Lisa Nandy MP writes about the problems disabled visitors face when trying to access Parliament - access problems that occur to buildings and transport everywhere.
By Lisa Nandy MP (Labour, Wigan)
Yesterday I asked the Speaker of the House of Commons to investigate why, last week, people with disabilities left Parliament feeling disappointed – and in some cases humiliated – after trying to attend a debate on disabled access to public transport.
Watch my question, and the Speaker’s reply:
The response from the House authorities has been swift and genuine. The constraints of the Parliamentary building are obvious and on so many occasions the House staff rise to the challenges it presents.
The fact that we, collectively, fell short on this occasion makes me wonder, not about the will of the staff involved who are clearly dedicated to ensuring access for all, but about whether in 2011 we have outgrown a building that cannot cater easily for the 12 million people with disabilities in the UK.
Sadly, the response from the House of Commons is not always replicated elsewhere. Nearly 16 years after the Disability Discrimination Act that offered hope to people across the country, many of my constituents are still unable to get on a train or a bus to take part in activities that many of us take for granted – going to work, shopping or seeing friends.

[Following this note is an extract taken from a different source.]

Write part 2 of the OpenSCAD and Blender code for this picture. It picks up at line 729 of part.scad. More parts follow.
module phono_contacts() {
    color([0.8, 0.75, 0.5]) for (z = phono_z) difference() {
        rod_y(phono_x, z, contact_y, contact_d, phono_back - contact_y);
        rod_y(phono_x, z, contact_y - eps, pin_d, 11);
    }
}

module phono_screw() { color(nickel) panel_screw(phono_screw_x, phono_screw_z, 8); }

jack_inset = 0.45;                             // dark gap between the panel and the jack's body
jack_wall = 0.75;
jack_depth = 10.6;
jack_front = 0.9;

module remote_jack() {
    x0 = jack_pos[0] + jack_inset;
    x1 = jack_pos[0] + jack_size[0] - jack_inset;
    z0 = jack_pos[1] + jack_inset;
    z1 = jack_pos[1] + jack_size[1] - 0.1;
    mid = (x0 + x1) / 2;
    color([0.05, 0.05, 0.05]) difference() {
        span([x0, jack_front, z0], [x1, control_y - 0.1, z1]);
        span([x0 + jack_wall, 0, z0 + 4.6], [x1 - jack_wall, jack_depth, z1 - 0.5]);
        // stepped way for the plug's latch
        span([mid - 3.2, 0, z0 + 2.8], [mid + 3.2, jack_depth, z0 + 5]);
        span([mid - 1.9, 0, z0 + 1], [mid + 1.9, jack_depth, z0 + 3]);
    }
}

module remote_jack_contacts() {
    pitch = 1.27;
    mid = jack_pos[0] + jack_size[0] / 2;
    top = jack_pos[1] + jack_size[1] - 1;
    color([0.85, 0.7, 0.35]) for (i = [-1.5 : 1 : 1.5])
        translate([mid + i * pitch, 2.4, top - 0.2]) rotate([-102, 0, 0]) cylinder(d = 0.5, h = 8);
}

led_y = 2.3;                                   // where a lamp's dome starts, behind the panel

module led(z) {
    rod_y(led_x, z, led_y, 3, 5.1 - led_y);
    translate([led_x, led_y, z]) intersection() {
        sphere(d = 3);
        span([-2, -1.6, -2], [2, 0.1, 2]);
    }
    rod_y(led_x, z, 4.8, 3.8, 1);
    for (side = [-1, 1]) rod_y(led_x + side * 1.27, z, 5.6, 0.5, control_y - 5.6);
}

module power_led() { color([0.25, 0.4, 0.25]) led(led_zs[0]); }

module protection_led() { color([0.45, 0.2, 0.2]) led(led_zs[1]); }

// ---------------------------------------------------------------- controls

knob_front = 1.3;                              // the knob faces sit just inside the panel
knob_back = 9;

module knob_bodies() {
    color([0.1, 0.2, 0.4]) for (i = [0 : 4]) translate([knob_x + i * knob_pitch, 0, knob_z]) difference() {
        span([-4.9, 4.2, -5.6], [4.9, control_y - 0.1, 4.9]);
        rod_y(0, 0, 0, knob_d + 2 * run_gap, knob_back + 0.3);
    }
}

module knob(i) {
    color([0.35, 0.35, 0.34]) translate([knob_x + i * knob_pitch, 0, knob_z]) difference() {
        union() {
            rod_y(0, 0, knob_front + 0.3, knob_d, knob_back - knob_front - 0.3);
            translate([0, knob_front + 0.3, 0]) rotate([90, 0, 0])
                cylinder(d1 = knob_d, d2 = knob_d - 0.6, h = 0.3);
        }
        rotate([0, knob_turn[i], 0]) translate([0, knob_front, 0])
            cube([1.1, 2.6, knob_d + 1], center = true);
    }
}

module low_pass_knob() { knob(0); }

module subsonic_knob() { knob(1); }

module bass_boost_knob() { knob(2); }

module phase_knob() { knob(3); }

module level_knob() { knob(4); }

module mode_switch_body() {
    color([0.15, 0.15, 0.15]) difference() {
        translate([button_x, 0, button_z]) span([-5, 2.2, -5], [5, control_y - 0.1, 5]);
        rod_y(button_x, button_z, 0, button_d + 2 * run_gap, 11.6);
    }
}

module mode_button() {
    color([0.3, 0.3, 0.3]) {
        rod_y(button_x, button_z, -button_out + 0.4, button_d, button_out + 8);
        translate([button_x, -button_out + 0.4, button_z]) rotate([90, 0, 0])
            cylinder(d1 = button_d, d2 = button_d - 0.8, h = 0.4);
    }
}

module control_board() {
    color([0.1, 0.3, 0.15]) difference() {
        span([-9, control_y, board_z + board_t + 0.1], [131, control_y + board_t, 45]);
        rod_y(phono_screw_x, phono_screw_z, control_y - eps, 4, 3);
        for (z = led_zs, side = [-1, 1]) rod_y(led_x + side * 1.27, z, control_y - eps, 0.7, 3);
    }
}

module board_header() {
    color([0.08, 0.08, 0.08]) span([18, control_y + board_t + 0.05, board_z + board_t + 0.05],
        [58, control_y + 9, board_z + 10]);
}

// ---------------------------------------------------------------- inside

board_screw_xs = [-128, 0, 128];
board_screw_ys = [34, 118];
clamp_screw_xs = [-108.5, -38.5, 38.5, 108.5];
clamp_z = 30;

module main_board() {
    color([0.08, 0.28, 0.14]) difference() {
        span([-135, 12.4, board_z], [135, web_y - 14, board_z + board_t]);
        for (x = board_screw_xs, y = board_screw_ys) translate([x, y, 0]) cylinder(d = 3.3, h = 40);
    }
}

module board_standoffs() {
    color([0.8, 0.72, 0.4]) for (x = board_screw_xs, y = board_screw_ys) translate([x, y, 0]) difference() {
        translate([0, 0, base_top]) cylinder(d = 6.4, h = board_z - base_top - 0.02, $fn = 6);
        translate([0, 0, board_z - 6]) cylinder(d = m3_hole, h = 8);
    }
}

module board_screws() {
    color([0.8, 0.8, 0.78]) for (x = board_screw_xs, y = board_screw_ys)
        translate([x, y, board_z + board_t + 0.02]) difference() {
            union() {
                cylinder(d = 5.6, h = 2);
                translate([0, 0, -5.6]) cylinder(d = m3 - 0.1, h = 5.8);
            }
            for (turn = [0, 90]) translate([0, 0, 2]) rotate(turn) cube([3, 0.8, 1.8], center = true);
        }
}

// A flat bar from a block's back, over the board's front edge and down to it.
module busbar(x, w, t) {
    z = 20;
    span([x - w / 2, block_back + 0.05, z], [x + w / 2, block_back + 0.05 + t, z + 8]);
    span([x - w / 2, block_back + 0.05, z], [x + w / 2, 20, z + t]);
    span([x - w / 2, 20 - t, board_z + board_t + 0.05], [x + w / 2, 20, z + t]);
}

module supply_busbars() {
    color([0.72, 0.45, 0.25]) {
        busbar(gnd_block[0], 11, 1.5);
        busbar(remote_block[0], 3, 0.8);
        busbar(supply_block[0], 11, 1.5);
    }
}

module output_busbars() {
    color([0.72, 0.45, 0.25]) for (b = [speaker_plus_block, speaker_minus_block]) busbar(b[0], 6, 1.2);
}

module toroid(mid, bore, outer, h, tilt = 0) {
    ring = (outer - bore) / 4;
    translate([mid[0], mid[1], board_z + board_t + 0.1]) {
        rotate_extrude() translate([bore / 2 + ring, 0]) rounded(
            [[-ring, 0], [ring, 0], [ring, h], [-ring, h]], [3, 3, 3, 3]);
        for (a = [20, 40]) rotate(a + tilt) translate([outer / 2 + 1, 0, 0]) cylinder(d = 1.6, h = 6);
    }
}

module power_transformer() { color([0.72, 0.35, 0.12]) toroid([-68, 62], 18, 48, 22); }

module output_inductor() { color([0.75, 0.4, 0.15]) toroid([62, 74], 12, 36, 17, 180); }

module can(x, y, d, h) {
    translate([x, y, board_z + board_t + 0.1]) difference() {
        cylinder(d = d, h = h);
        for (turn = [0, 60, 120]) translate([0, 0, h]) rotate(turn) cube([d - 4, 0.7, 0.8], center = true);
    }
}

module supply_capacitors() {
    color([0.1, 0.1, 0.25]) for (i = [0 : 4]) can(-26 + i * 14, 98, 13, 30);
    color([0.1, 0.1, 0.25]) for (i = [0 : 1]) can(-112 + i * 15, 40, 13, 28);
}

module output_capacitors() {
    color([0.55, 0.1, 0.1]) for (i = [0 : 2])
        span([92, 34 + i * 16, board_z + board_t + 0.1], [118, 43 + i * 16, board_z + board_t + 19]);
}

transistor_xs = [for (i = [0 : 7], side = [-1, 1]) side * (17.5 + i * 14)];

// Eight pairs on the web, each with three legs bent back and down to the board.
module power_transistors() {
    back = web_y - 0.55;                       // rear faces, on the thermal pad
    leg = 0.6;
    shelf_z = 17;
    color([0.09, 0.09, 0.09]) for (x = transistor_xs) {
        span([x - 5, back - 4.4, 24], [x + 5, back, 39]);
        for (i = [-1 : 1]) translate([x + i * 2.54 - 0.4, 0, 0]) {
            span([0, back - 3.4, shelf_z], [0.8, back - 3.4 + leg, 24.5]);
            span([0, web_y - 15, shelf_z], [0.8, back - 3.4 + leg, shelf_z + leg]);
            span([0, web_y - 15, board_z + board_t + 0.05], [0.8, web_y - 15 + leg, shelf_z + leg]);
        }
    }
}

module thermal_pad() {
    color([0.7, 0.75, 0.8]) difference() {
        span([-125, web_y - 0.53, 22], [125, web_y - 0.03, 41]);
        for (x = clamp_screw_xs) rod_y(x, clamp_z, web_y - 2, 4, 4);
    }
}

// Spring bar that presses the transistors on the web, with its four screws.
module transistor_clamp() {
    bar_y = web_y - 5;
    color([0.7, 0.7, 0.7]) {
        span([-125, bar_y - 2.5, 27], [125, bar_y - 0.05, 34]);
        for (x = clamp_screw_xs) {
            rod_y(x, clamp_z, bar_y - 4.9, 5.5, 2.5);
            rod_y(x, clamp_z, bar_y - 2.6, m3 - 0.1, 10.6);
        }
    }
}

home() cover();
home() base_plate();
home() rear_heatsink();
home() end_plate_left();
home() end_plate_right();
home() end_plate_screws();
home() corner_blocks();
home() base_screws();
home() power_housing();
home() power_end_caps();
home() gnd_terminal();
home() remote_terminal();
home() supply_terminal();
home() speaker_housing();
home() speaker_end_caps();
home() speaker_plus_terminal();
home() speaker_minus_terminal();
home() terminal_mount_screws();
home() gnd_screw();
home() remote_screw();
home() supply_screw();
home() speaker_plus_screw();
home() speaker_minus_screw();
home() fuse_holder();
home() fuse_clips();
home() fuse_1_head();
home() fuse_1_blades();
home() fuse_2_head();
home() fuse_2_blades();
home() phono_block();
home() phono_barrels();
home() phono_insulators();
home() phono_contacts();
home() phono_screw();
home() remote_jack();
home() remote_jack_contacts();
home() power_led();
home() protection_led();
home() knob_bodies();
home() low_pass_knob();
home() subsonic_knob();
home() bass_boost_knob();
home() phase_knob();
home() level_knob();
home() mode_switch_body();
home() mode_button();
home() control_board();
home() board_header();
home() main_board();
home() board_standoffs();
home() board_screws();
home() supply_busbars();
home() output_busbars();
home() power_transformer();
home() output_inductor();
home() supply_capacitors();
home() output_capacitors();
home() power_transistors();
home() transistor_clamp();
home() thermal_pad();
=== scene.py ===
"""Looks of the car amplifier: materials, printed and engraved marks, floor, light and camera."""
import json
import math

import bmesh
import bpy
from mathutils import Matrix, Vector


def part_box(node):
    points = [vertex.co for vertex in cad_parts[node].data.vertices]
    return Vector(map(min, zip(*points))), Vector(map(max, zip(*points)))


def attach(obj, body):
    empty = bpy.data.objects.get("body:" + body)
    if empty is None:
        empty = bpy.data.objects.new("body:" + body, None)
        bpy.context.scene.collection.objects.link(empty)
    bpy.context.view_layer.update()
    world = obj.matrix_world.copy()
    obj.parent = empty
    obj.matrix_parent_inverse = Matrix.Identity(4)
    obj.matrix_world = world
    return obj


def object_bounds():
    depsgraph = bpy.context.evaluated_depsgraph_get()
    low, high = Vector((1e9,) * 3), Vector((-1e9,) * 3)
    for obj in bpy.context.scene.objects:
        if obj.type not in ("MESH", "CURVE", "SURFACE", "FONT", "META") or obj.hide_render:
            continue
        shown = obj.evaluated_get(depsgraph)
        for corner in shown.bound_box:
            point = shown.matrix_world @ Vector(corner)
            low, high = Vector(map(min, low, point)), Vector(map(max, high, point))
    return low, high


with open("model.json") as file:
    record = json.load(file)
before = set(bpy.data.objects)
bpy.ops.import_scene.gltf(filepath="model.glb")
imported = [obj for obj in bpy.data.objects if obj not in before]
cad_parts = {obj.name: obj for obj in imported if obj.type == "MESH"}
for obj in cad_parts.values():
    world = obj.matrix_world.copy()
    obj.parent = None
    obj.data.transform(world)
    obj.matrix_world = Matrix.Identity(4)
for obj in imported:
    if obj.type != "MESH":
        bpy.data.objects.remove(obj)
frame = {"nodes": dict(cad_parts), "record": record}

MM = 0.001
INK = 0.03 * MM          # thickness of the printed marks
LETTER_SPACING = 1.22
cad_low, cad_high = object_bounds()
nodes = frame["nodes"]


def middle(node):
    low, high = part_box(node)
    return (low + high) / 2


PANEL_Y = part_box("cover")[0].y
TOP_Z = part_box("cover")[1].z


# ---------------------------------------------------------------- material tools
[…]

In advance of last week’s debate I was inundated with stories of people left stranded, unable to get on or off trains and buses. Nearly half of all train stations do not have level access, London Underground remains largely a no-go area for people in wheelchairs and people whose disabilities are not obvious told me they had been questioned to a humiliating degree about their concessionary pass.
Running through all of these stories like a thread was a common story of humiliation and anxiety that is entirely inappropriate in 2011.
Yet despite progress urgently needed, there is a risk this situation is not getting better, but worse. With cancelled station upgrades, ticket office closures and abolished concessionary fares, it is not at all clear that by 2020 we will even have met the most basic requirements promised to people by legislation passed 16 years ago.
It would be relatively easy to solve this situation. government has enormous purchasing power – nearly half of bus operating revenue comes from the taxpayer and train company franchises are constantly renewed. It is time we took this seriously and made it our top priority.
Early next year the West Coast Mainline franchise is renewed. This will be the first key test for government since the promises made in last week’s debate and I am seeking a commitment disabled access will be a priority for the successful company. Action on this issue is long overdue and for 12 million people in the UK it simply cannot wait.